Others sell ramen, fish soup, raw rice, umbrellas, clothes, fruit, eggs, surgical masks, and in Roppongi (a neighborhood in Tokyo) even puppies.
20 – Digital celebrities
Japan, more so than many other countries, is famous for its animation scene. Japanese anime and animation movies are very famous, but what about celebrities? Well Japan has some of those too.
For example, Hatsune Miku is a very popular celebrity singer in Japan. Only thing that makes her different from others is that she is digital.
Not only that, but characters from videogames can also become the face of major companies. For example, the character of Lightning from the videogame Final Fantasy XIII is the model for the advertisement campaign of giants like Nissan and Louis Vuitton.
21 – Drunk ‘salarymen’ in the street are a common sight
Alcohol in Japan is very much a social lubricant.

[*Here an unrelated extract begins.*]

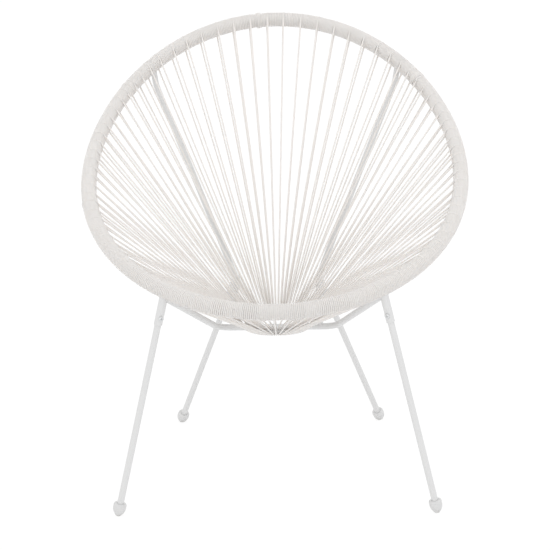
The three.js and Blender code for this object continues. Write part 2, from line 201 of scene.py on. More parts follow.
def hoop_points(share):
    """The hoop's centreline at shares of its angle: an ellipse in a tilted plane, widened by the
    egg and square terms and lifted off the plane by the square and cube of the angle's cosine."""
    angle = 2 * np.pi * np.asarray(share, float)
    cosine = np.cos(angle)
    across = HALF_WIDTH * np.sin(angle) * (1 + EGG * cosine + SQUARE * np.cos(2 * angle))
    along = -HOOP_LENGTH / 2 * cosine
    lift = HOOP_LIFT * cosine ** 2 - HOOP_CURL * cosine ** 3
    return np.stack([
        across,
        along * math.cos(HOOP_TILT) - lift * math.sin(HOOP_TILT),
        HOOP_HEIGHT + along * math.sin(HOOP_TILT) + lift * math.cos(HOOP_TILT),
    ], axis=-1) + SHIFT


HOOP_SHARES = np.linspace(0, 1, HOOP_SAMPLES)
hoop_steps = np.linalg.norm(np.diff(hoop_points(HOOP_SHARES), axis=0), axis=1)
HOOP_LENGTHS = np.concatenate([[0], np.cumsum(hoop_steps)])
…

Moreover, many business transactions are often concluded over drinks and food, and drinking has become something very common, not only among friends and potential business partners, but also as a way to bond among coworkers and between employees and employers.

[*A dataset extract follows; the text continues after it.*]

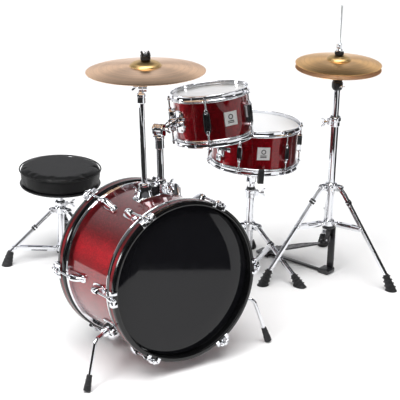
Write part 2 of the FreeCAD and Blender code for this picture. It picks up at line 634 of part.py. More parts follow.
# ---------------------------------------------------------------- snare stand
def clamp_collar(z0, z1, angle, axis_xy, inner=INNER_R):
    """Split collar at the top of an outer tube, with its wing bolt."""
    ring = at_axis(pipe(TUBE_R + 4.5, inner + RUN, z0, z1), axis_xy)
    ear = put(box(TUBE_R + 2, TUBE_R + 13, -7, 7, z0 + 6, z1 - 5), radial(axis_xy, angle))
    bolt = put(wing_bolt(8, 1.05), frame(V(TUBE_R + 12, 0, (z0 + z1) / 2), V(1, 0, 0), V(0, 0, 1)))
    return fuse(ring, ear, put(bolt, radial(axis_xy, angle)))


def stand_tube(spec, foot0, axis_xy, top, bottom, collar, collar_angle):
    """Outer tube with its height collar and the fixed lower hub."""
    z = spec["low"][1]
    tube = at_axis(pipe(TUBE_R, INNER_R + 0.4, bottom, top), axis_xy)
    ring = at_axis(pipe(TUBE_R + 5, INNER_R + 0.4, z - 10, z + 10), axis_xy)
    parts = [tube, ring, clamp_collar(collar[0], collar[1], collar_angle, axis_xy)]
    parts += tongue_ring(spec["low"], TUBE_R + 3, foot_angles(foot0), axis_xy)
    return fuse(*parts)


BASKET_PIVOT = V(SNARE_AXIS[0], SNARE_AXIS[1], 312.0)
BASKET_AXIS = V(0.0, 1.0, 0.0)


def snare_upper():
    """Inner tube with the clevis that the basket tilts in."""
    tube = pipe(INNER_R, INNER_R - 1.6, 190, 292)
    seat = cyl(12.5, (0, 0, SNARE_COLLAR[1] + 0.3), (0, 0, 296))
    cheeks = [fuse(box(-11, 11, min(k * 6.8, k * 11), max(k * 6.8, k * 11), 290, 312),
                   cyl(11, (0, k * 6.8, 312), (0, k * 11, 312))) for k in (-1, 1)]
    return at_axis(fuse(tube, seat, cyl(4.0, (0, -10, 312), (0, 10, 312)), *cheeks), SNARE_AXIS)


def snare_basket():
    """Tongue, centre boss, three arms and the rubber grips that hold the drum."""
    z = -SNARE_H - 12.0
    low = SNARE.inverse().multVec(BASKET_PIVOT)
    boss = cyl(17, (low.x, low.y, z - 9), (low.x, low.y, z))
    tongue = fuse(cyl(9.5, (low.x, low.y - 6, low.z), (low.x, low.y + 6, low.z)),
                  box(low.x - 8, low.x + 8, low.y - 6, low.y + 6, low.z, z - 2))
    hole = cyl(4.0 + RUN, BASKET_PIVOT - BASKET_AXIS * 20, BASKET_PIVOT + BASKET_AXIS * 20)
    metal = [boss, tongue.cut(put(hole, SNARE.inverse()))]
    rubber = []
    for a in TIP_ANGLES:
        metal.append(spin(box(2, SNARE_R + 10, -6, 6, z - 5, z - 0.6), a))
        metal.append(spin(box(SNARE_R + 10, SNARE_R + 14, -5, 5, z - 5, z + 24), a))
        grip = fuse(box(SNARE_R - 4, SNARE_R + 9.8, -8, 8, z - 0.4, z + 11.8),
                    box(SNARE_R + 9.8, SNARE_R + 18, -8, 8, z - 6, z + 36),
                    box(SNARE_R - 4, SNARE_R + 9.9, -8, 8, z - 9, z - 5.2))
        grip = grip.cut(box(SNARE_R, SNARE_R + 14.1, -5.1, 5.1, z - 5.1, z + 24.1))
        rubber.append(spin(grip, a))
    return put(group(fuse(*metal), rubber), SNARE)


# ---------------------------------------------------------------- hi-hat
def hat_cymbals():
    z, r = HAT_TOP_Z, HAT_R
    top = cymbal(r, 36, 14, 13, 4.6)
    top.translate(V(0, 0, z))
    low = cymbal(r, 36, 14, 13, 4.6)
    low.rotate(V(0, 0, 0), V(1, 0, 0), 180)
    low.translate(V(0, 0, z - HAT_GAP))
    return at_axis(top, HIHAT_AXIS), at_axis(low, HIHAT_AXIS)


def hihat_upper():
    """Inner tube with the lower cymbal's seat cup, tilt screw and felt."""
    bell = HAT_TOP_Z - HAT_GAP - 27.0
    tube = pipe(INNER_R, INNER_R - 1.8, 380, bell - 34)
    cup = lathe([(3.6, bell - 38), (14, bell - 38), (16, bell - 33), (16, bell - 14), (12, bell - 11),
                 (4.2, bell - 11), (4.2, bell + 6), (3.6, bell + 6)])
    screw = put(wing_bolt(4, 0.7), frame(V(15, 0, bell - 23), V(1, 0, 0), V(0, 1, 0)))
    screw = spin(screw, -95.0)
    felt = pipe(14.5, 4.3, bell - 10.9, bell - 2.2)
    return at_axis(group(fuse(tube, cup, screw), felt), HIHAT_AXIS)


def hihat_rod():
    """Pull rod with the yoke that the pedal's link hangs from."""
    rod = fuse(cyl(HAT_ROD_R + 0.2, (0, 0, 126), (0, 0, CLUTCH_TOP)),
               cyl(HAT_ROD_R, (0, 0, 700), (0, 0, HAT_ROD_TOP)))
    yoke = fuse(lathe([(0, 122), (6.5, 122), (6.5, 146), (0, 146)]), plate(
        [(-7, 104), (7, 104), (9, 126), (-9, 126)], -4, 4))
    return put(fuse(rod, yoke), radial(HIHAT_AXIS, PEDAL_ANGLE))


def hihat_clutch():
    """Clutch on the rod: sleeve through the upper cymbal, two felts, nuts and drum-key wing."""
    bell = HAT_TOP_Z + 27.0
    bore = HAT_ROD_R + 0.2
    body = lathe([(bore, bell - 13), (8.5, bell - 13), (8.5, bell - 9), (4.3, bell - 9), (4.3, bell + 10),
                  (10, bell + 10), (10, bell + 16), (7, bell + 17), (7, bell + 34), (bore, bell + 34)])
    wing = put(wing_bolt(3, 0.9), frame(V(6, 0, bell + 26), V(1, 0, 0), V(0, 0, 1)))
    wing = spin(wing, -150.0)
    low_felt = pipe(13, 4.4, bell - 8.9, bell - 2.9)
    top_felt = pipe(13.5, 4.4, bell + 0.6, bell + 9.9)
    return at_axis(group(fuse(body, wing.cut(cyl(bore, (0, 0, bell - 20), (0, 0, bell + 60)))),
                         low_felt, top_felt), HIHAT_AXIS)


def hihat_base():
    """Outer tube, collar and lower hub, with the pedal's frame, strut and heel plate."""
    spec, a = HIHAT_LEG, HIHAT_AXIS
    z = spec["low"][1]
    steel = stand_tube(spec, HIHAT_FOOT0, a, HIHAT_COLLAR[0] + 2, z - 12, HIHAT_COLLAR, 170.0)
    pedal = [box(-16, 6, -19, -13, 10, z - 10), box(-16, 16, -19, 19, z - 18, z - 12.2),
             box(-18, 22, -22, 16, 3, 16), box(6, 222, -7, 7, 3, 7)]
    pedal[1] = pedal[1].cut(cyl(8, (0, 0, 100), (0, 0, 200)))
    sole = [V(205, -27, 1.5), V(236, -27, 1.5), V(256, -18, 1.5)]
    sole = sole + [V(p.x, -p.y, 1.5) for p in reversed(sole)]
    heel = fuse(Part.Face(Part.makePolygon(sole + [sole[0]])).extrude(V(0, 0, 6.5)),
                *[box(200, 214, k * 29 - 2, k * 29 + 2, 1.5, 24) for k in (-1, 1)],
                *[box(208, 214, min(k * 24, k * 30), max(k * 24, k * 30), 1.5, 8) for k in (-1, 1)])
    axle = pin_y(PEDAL_HEEL, 3.0, 31)
    pads = [box(210, 248, -18, 18, 0, 1.5), box(-14, 18, -18, 12, 0, 3)]
    black = fuse(*pedal, heel, axle)
    return group(steel, put(black, radial(a, PEDAL_ANGLE)), [put(p, radial(a, PEDAL_ANGLE)) for p in pads])


def footboard():
    """Treadled board hinged on the heel plate, raised at the toe."""
    heel, toe = PEDAL_HEEL, PEDAL_TOE
    n = math.hypot(toe[0] - heel[0], toe[1] - heel[1])
    ang = math.degrees(math.atan2(toe[1] - heel[1], heel[0] - toe[0]))
    wide = [V(-4, -26.4, 0), V(40, -27, 0), V(95, -30, 0), V(140, -24, 0), V(n - 14, -10, 0), V(n, -7, 0)]
    outline = wide + [V(p.x, -p.y, 0) for p in reversed(wide)]
    board = Part.Face(Part.makePolygon(outline + [outline[0]])).extrude(V(0, 0, 4.5))
    board.translate(V(0, 0, 1.0))
    eye = cyl(5.0, (0, -26.4, 0), (0, 26.4, 0))
    hook = fuse(box(n - 10, n - 4, -5, 5, 3, 15))
    board = fuse(board, eye, hook).cut(cyl(3.0 + RUN, (0, -40, 0), (0, 40, 0)))
    board = spin(board, -ang, V(0, 0, 0), V(0, 1, 0))
    flip = FreeCAD.Placement(V(heel[0], 0, heel[1]), FreeCAD.Rotation(V(0, 0, 1), 180))
    return put(put(board, flip), radial(HIHAT_AXIS, PEDAL_ANGLE))


# ---------------------------------------------------------------- throne
def throne_base():
    spec, a = THRONE_LEG, THRONE_AXIS
    z = spec["top"][1]
    tube = at_axis(pipe(TUBE_R, INNER_R + 0.4, 14, THRONE_TUBE_TOP - 20), a)
    ring = at_axis(pipe(TUBE_R + 7, INNER_R + 0.4, z - 10, z + 12), a)
    parts = [tube, ring, clamp_collar(THRONE_TUBE_TOP - 21, THRONE_TUBE_TOP, -20.0, a)]
    parts += eye_pairs(spec["top"], TUBE_R + 5, foot_angles(THRONE_FOOT0), a, 7.5)
    return fuse(*parts)


def throne_collar():
    """Lower collar that rides up the tube as the legs fold."""
    z = THRONE_LEG["low"][1]
    ring = at_axis(pipe(TUBE_R + 4, TUBE_R + RUN, z - 9, z + 9), THRONE_AXIS)
    return fuse(ring, *tongue_ring(THRONE_LEG["low"], TUBE_R + 2, foot_angles(THRONE_FOOT0), THRONE_AXIS, 5.4))


def throne_post():
    z = SEAT_TOP - SEAT_T
    return at_axis(fuse(pipe(INNER_R, INNER_R - 1.8, 60, z - 8), cyl(INNER_R, (0, 0, z - 12), (0, 0, z - 4))),
                   THRONE_AXIS)


def throne_seat():
    """Upholstered round pad on its board, with the socket that turns on the post."""
    z = SEAT_TOP - SEAT_T
    pad = Part.makeCylinder(SEAT_R, SEAT_T - 6, V(0, 0, z + 6))
    pad = pad.makeFillet(9, [e for e in pad.Edges if e.Length > 700 and e.CenterOfMass.z > z + 20])
    board = Part.makeCylinder(SEAT_R - 4, 6, V(0, 0, z))
    socket = fuse(pipe(13, INNER_R + RUN, z - 22, z - 2), Part.makeCylinder(46, 2.4, V(0, 0, z - 2.4)))
    bolt = put(wing_bolt(6, 0.8), frame(V(12, 0, z - 13), V(1, 0, 0), V(0, 0, 1)))
    socket = fuse(socket, bolt)
    return at_axis(group(pad, board, socket), THRONE_AXIS)


# ---------------------------------------------------------------- assembly
def build():
    n = bass_nodes()
    n["crash_post"], n["crash_tilter"], n["crash_cymbal"] = crash_post(), crash_tilter(), crash_cymbal()
    n.update(drum_nodes("tom", TOM, TOM_R, TOM_H, TOM_LUG0, 31.0, TOM_LUGS))
    n["tom_post"], n["tom_arm"], n["tom_bracket"] = tom_post(), tom_arm(), tom_bracket()
    n.update(drum_nodes("snare", SNARE, SNARE_R, SNARE_H, SNARE_LUG0, 25.0, SNARE_LUGS))
    n["snare_wires"], n["strainer_lever"] = snare_wires(), strainer_lever()
    n["snare_upper"], n["snare_basket"] = snare_upper(), snare_basket()
    n["snare_stand_tube"] = stand_tube(SNARE_LEG, SNARE_FOOT0, SNARE_AXIS, SNARE_COLLAR[0] + 2, 26,
                                       SNARE_COLLAR, -25.0)
    n["snare_stand_hub"] = leg_hub(SNARE_LEG, foot_angles(SNARE_FOOT0), SNARE_AXIS)
    n.update(tripod_parts("snare_stand", SNARE_LEG, SNARE_FOOT0, SNARE_AXIS, False))
    n["hihat_cymbal_top"], n["hihat_cymbal_bottom"] = hat_cymbals()
    n["hihat_upper"], n["hihat_rod"], n["hihat_clutch"] = hihat_upper(), hihat_rod(), hihat_clutch()
    n["hihat_base"], n["hihat_footboard"] = hihat_base(), footboard()
    n["hihat_hub"] = leg_hub(HIHAT_LEG, foot_angles(HIHAT_FOOT0), HIHAT_AXIS, 235.0)
    n.update(tripod_parts("hihat", HIHAT_LEG, HIHAT_FOOT0, HIHAT_AXIS, True))
    n["throne_base"], n["throne_collar"] = throne_base(), throne_collar()
    n["throne_post"], n["throne_seat"] = throne_post(), throne_seat()
    n.update(tripod_parts("throne", THRONE_LEG, THRONE_FOOT0, THRONE_AXIS, False, -1))
    return n


def layout_shift(nodes):
    """The move that puts the middle of the kit's footprint at the origin."""
    b = FreeCAD.BoundBox()
    for s in nodes.values():
        b.add(s.optimalBoundingBox(False))
    return V(-(b.XMin + b.XMax) / 2, -(b.YMin + b.YMax) / 2, -b.ZMin)


NODES = build()
LAYOUT_SHIFT = layout_shift(NODES)
os.makedirs("parts", exist_ok=True)
for name, shape in NODES.items():
    moved = shape.copy()
    moved.translate(LAYOUT_SHIFT)
    moved.exportStep("parts/%s.step" % name)
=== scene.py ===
import json
import math
import bmesh
import bpy
from mathutils import Matrix, Vector


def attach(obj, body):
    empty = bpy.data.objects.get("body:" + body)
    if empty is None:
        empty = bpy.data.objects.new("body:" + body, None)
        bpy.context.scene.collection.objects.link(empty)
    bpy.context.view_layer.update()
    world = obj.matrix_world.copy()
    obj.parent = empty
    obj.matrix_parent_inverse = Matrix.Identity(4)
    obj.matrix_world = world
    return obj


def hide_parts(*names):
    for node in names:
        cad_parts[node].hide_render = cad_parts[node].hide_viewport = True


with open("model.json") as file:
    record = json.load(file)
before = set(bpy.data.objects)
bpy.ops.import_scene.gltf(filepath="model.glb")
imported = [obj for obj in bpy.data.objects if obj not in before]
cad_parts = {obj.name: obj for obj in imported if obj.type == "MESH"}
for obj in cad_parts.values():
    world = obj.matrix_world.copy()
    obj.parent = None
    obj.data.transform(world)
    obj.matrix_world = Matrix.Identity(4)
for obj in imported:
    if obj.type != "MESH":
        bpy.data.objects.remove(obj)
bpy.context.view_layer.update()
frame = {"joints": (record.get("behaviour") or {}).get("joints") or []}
scene = bpy.context.scene

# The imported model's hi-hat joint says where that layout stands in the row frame.
HAT_PIVOT = Vector((722, 313, 670))
PIVOT = next(j for j in frame["joints"] if j["name"] == "hihat_top_spin")["pos_m"]
SHIFT = Vector(PIVOT) - HAT_PIVOT * 0.001
ID = Matrix.Identity(4)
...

Drinking with one's coworkers and boss is more of an obligation, at times, than it is a way to unwind and relax. Even though things are slowly changing and new companies don't do it as frequently, more traditional companies often have the so called nomikai, a term that combines the Japanese words for "drinking" and that for "gathering." When your boss or superior asks you to go drink, it's considered to be rude to turn them down. That's why it is very common to see salarymen and their bosses drinking (heavily) at the end of the work-day until around 9 or 10 pm (the following day they need to go back to the office). As a result, drunk salarymen (even drunk to the point to be sleeping on the sidewalk) is a common sight in Japan, and especially in bigger and busier cities.